The team at Altaeros, a Massachusetts-based company, thinks they have a better plan. Their SuperTower platform employs a tethered, autonomous aerostat that can lift antennas and receivers to an altitude of 250 meters (820 feet) to deliver mobile broadband to underserved communities. One aerostat can provide coverage for up to 10,000 square kilometers (3,860 square miles), an area that would normally require between 20 and 30 cell phone towers. As a result, the cost of deployment is about 70 percent cheaper than the conventional infrastructure, says Ben Glass, CEO of Altaeros.
Because the technology is mobile and can be set up in a couple of days, a SuperTower could be used for a range of other applications, including environmental monitoring and short-term events, like concerts or rallies, where crowds of people might otherwise overburden a network’s capacity. A future version meant to be towed behind a truck could be set up in a matter of hours for crisis response and disaster recovery.

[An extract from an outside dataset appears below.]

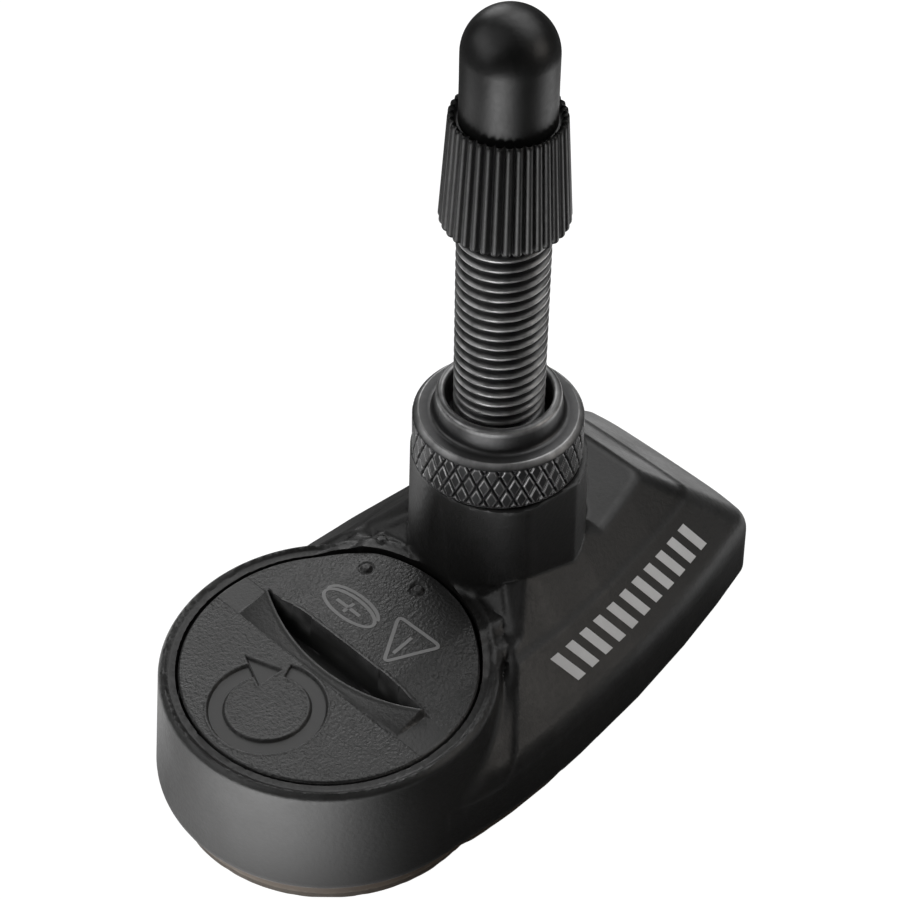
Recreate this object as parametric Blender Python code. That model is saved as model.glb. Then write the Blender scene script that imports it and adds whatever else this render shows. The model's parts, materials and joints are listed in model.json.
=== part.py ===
"""Bicycle tyre-pressure sensor on a through valve stem, modelled as separate parts.

+Z is up. X runs from the battery end (-X) to the wing end (+X). The object stands on its base at
Z = 0, with the origin under the middle of its outline. Sizes below are in millimetres.
"""

import math

import bmesh
import bpy
from mathutils import Vector

MM = 0.001
FIT_GAP = 0.15
TAU = 2 * math.pi

# Segment counts round a full turn
ROUND_SEGMENTS = 48
COVER_SEGMENTS = 40
CAP_HOLLOW_SEGMENTS = 36
TURNED_SEGMENTS = 24
STEM_SEGMENTS = 20
SMALL_SEGMENTS = 20
SCREW_SEGMENTS = 16
HOLE_SEGMENTS = 12
PIN_SEGMENTS = 10
SEAL_SIDES = 6
SHARP_ANGLE = math.radians(35)

# A cutter runs this far past the face it opens
CLEAR = 1.0
# Two rings this far apart make a flat step
STEP = 0.01

# Plan: the two vertical axes and the wing
BATTERY_X = -11.15
STEM_X = 4.4
WING_END_X = 23.15
WING_START_X = BATTERY_X + 0.05

# Heights
BASE_TOP = 1.9
HOUSING_BOTTOM = 2.0
SKIRT_TOP = 6.0
RIM_TOP = 10.5
DECK_TOP = 11.4
WING_DECK_LOW = 12.5
WING_DECK_START = 5.0
WING_DECK_HIGH = 13.0
BOSS_TOP = 19.5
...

Last fall, the company ran a successful test flight of a 15-meter-long (50 feet) prototype using cellphone radio receivers and antennas from Ericsson. Now, it’s working toward building a commercial version about twice the size for deployment later this year. By 2019, Altaeros hopes to expand to other states, and eventually to other countries.
Aerostats, airships, and blimps aren’t new. They were invented in France in 1783 and since then have been used to transport people, cargo, and carry radar systems for military surveillance operations. When Altaeros first started up in 2010, the company was focused on using aerostats to lift wind turbines into strong winds blowing at high altitudes to generate renewable energy.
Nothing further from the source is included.